Your content on television and digital have mostly been simple and relatable stories. You then came up with fantasy series ‘Nagarjuna’, so what is the pipeline now? Are you banking on your usual forte or do you plan to explore more genres?
Definitely, I think that’s a very exciting genre. Fantasy as a genre allows a lot of experimentation. You create your own grammar of storytelling in fantasy genre. In fact, we are right now focusing on some great content in fantasy space in comics. Our other company, Proto is doing that. We have people who have worked with Marvel and DC comics are working with us. The work has been in progress for last couple of years. So once the books are ready and out, we will decide if any of the properties can be converted into TV series, films or animation.
You count so big on relatability factor, but you are serving the Indian audience, which has a huge variety in terms of culture and taste. There is a division in Tier I and Tier II cities also, how do you cover that gap?

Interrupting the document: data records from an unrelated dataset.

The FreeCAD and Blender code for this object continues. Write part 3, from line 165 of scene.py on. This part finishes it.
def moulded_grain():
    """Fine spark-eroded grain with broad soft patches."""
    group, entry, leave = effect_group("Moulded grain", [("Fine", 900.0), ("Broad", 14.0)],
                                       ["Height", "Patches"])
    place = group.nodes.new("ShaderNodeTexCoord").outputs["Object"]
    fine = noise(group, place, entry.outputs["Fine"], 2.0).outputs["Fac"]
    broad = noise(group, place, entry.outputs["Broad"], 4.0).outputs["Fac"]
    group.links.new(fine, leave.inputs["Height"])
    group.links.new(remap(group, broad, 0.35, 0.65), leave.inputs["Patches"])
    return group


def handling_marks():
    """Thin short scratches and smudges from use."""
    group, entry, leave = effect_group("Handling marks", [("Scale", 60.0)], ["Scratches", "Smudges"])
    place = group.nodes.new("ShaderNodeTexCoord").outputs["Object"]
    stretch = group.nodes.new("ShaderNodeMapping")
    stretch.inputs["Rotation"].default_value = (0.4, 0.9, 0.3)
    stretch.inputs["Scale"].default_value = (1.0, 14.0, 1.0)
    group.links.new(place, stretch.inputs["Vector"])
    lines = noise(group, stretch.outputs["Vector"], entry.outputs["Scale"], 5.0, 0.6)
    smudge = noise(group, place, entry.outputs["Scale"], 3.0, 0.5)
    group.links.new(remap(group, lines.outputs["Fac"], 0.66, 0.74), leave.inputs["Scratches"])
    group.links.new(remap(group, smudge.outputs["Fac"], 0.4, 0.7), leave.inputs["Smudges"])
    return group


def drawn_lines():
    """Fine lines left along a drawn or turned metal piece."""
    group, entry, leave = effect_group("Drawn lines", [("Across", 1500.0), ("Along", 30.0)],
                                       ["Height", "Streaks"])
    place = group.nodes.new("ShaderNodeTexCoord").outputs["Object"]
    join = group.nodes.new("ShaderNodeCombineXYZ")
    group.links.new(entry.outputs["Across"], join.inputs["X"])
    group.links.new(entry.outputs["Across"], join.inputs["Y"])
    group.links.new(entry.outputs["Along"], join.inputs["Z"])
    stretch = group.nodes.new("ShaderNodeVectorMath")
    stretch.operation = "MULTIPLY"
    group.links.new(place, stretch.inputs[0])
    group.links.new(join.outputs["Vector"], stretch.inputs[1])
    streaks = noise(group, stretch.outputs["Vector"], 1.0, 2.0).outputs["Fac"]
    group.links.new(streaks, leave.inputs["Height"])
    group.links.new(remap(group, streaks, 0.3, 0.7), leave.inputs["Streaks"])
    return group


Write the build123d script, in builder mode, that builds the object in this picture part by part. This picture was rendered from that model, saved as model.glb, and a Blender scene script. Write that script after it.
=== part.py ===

I will give you an example… I have two shows right now on air- ‘Kuch Rang Pyar Ke Aise Bhi’ and ‘Jana Na Dil Se Door’. ‘Kuch Rang…’ is more urban than rural. ‘Jana Na Dil Se…’ is more rural than urban. So when ‘Kuch Rang’ is more exclusive. ‘Jana Na Dil Se…’ is inclusive. That is the experiment within the space. See, I am from a village. I’m not from some metro. So I naturally understand the values, the lifestyle, the ethnicity. I have grown in Mumbai, so I understand the urban thinking. I think there is a huge opportunity to bind these two worlds together. We are currently working on a concept which can bridge the gap between village and city. Once we are ready with it, we will pitch to broadcasters.
So what is next for Beyond Dreams?
Television will remain our major business. We have expanded our teams and added domain experts for digital, comics and animation. Digital production will start this winter and comics by 2018 end. Animation is a time consuming business and will roll out later.
Cheers, Yash! You have surely come a long way and are one producer, our industry can boast about!